There are some other issues with race E85 in general that has me questioning if you even need it. It might be better to just run a quality E85 cut with regular gas. Afterall the 15% gas is there to make the ethanol easier to ignite. High octane fuel is actually HARDER to ignite, something to ponder.
So what caused the rod to bend smash the pistons and somehow miss torching the spark plugs? Pre-ignition is the only thing that can cause this other than hydrolocking which was ruled out. This is not the same thing as detonation which occurs after the combustion process. This sucker lit BEFORE the plug and in doing so spiked the cylinder pressure to the moon trashing the motor. What caused it? Not sure probably a combination of things, plug gap to wide, 2 deg extra timing and a fuel I have since become highly suspect of may be the answer but we still truely don't know.

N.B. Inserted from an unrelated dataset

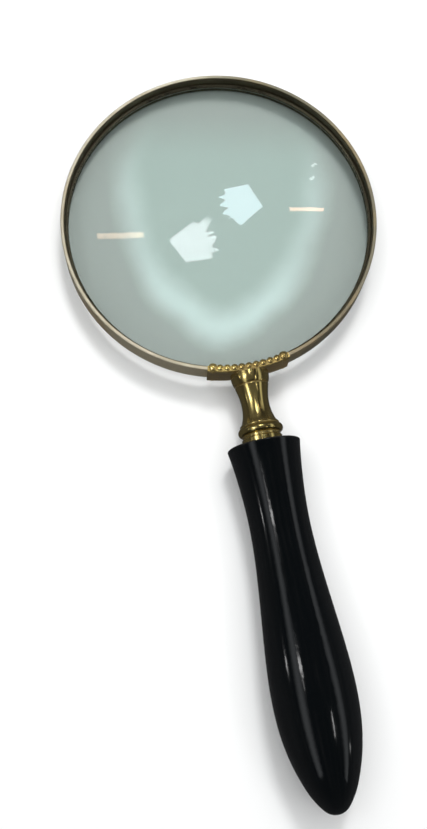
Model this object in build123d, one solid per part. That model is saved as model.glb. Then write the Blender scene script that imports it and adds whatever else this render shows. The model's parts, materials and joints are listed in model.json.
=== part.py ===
from build123d import *
from math import atan2, cos, degrees, hypot, radians, sin, sqrt
import os

# Hand magnifying glass: a biconvex lens in a flat brass band, a cast brass saddle and a turned
# brass baluster below it, and a turned black handle that unscrews from the baluster.
# Millimetres. The instrument is drawn with the lens centre at the origin, the lens axis along Z
# (front at +Z) and the handle along -Y. "Reach" is a distance from the lens axis along -Y.
# At the end it is laid down as it rests on a table, and each node is written to parts/NODE.step.

# Lens: a stock 100 mm reading lens of about 2.6 dioptres
LENS_RADIUS = 49.9
LENS_SURFACE_RADIUS = 400.0
LENS_EDGE = 1.6
LENS_BEVEL = 0.25
LENS_Z = -1.1

# Band round the lens, a flat brass strip with a groove for each retaining ring
BAND_OUTER = 51.4
BAND_WALL = 1.3
BAND_WIDTH = 9.0
BAND_EDGE_ROUND = 0.3
BAND_INNER = BAND_OUTER - BAND_WALL
BAND_HALF = BAND_WIDTH / 2

# Split spring-wire rings, one each side of the lens
WIRE_RADIUS = 0.7
GROOVE_DEPTH = 0.42
WIRE_CLEARANCE = 0.02
WIRE_CIRCLE = BAND_INNER + GROOVE_DEPTH - WIRE_RADIUS - WIRE_CLEARANCE
RING_GAP_DEGREES = 10.0

# Saddle: a channel over the band's lower edge, with beaded lips in front and behind
SADDLE_PLATE = 0.8
SADDLE_LENGTH = 27.0
SADDLE_EDGE_ROUND = 0.35
LIP_THICKNESS = 1.0
LIP_LET_IN = 0.3
LIP_INNER = 50.35
BEAD_RADIUS = 1.25
BEAD_REACH = 50.8
BEAD_COUNT = 9
BEAD_PITCH = 2.3
END_BEAD_RADIUS = 1.65
BEAD_SINK = 0.75
SADDLE_GAP = 0.02
SADDLE_INNER = BAND_OUTER + SADDLE_GAP
SADDLE_OUTER = SADDLE_INNER + SADDLE_PLATE
SADDLE_HALF_ANGLE = degrees(SADDLE_LENGTH / 2 / SADDLE_OUTER)

# Countersunk screw from inside the band, through the saddle, into the baluster
SCREW_RADIUS = 1.5
SCREW_HEAD_RADIUS = 2.8
SCREW_HEAD_LAND = 0.2
SCREW_HEAD_REACH = 50.35
SCREW_TIP_REACH = 59.5
SCREW_TIP_CHAMFER = 0.5
SCREW_SLOT = (0.8, 0.6)
SCREW_CLEARANCE = 0.04

# Baluster (ferrule): stations along the reach
FERRULE_TOP_RADIUS = 6.1
FERRULE_TOP_CROWN = 0.15
FERRULE_COLLAR_REACH = 55.9
FERRULE_COLLAR_RADIUS = 5.45
FERRULE_GROOVE_RADIUS = 5.1
FERRULE_GROOVE_WIDTH = 0.6
FERRULE_SHOULDER_RADIUS = 5.35
FERRULE_WAIST_REACH = 62.3
FERRULE_WAIST_RADIUS = 4.4
FERRULE_RIDGE_REACH = 69.2
FERRULE_RIDGE_RADIUS = 6.25
FERRULE_RIDGE_HALF = 0.45
FERRULE_RIDGE_FALL = 0.25
FERRULE_TOP_SLOPE = -0.28
FERRULE_END_SLOPE = 0.55
FERRULE_BEAD_REACH = 71.1
FERRULE_BEAD_RADIUS = 7.15
FERRULE_NECK_RADIUS = 6.0
FERRULE_NECK_REACH = 72.45
FERRULE_END_REACH = 73.2

# Threaded stud between baluster and handle (M6 x 1)
STUD_RADIUS = 2.97
STUD_PITCH = 1.0
STUD_THREAD_DEPTH = 0.45
STUD_FLANK = 0.45
STUD_CREST = 0.15
STUD_TOP_REACH = 65.2
STUD_ENGAGEMENT = 10.0
THREAD_BORE_RADIUS = 3.02
STUD_END_REACH = FERRULE_END_REACH + STUD_ENGAGEMENT

# Brass bush glued in the handle; its collar stands proud of the handle's flat top
SOCKET_COLLAR_RADIUS = 6.4
SOCKET_BODY_RADIUS = 5.0
SOCKET_SHOULDER_REACH = 77.0
SOCKET_END_REACH = 98.0
SOCKET_BORE_END_REACH = 94.0
SOCKET_TOP_CHAMFER = 0.35
SOCKET_END_CHAMFER = 0.6
SOCKET_KEY_GROOVE = 0.5
SOCKET_KEY_WIDTH = 1.0
SOCKET_KEY_REACHES = (82.0, 87.0, 92.0)
SOCKET_FIT = 0.05
SOCKET_GLUE_GAP = 0.3
DRILL_POINT = 2.7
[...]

I was able to get the motor back together with the rods and pistons from the BMS crank rotating assembly. I was able to send the piston to line to line to be coated since the bore was now 4.026 and those pistons were originally for a 4.023 bore. I did have to sleeve the #6 hole since we torched the block too which sucks since it was a fairly mint block to start with.
The motor has been back in the car and running since the end of November. I am going to put it back on the dyno to test a few things and check some stuff along with changing fuels which I have not fully decided on what I am going to switch too. I also sent the FIS turbo back to Jose who wanted to make a few tweaks to it since we were out of comrpessor wheel and I would like to see what we get with that. Otherwise we are 3 weeks away from Sick Week and the car is ready to roll but we are not going due to the reasons I mentioned earlier.
I am taking a break and I am ready for it! we tore up 3 motors at this point and I need to take a step back and re-evaluate.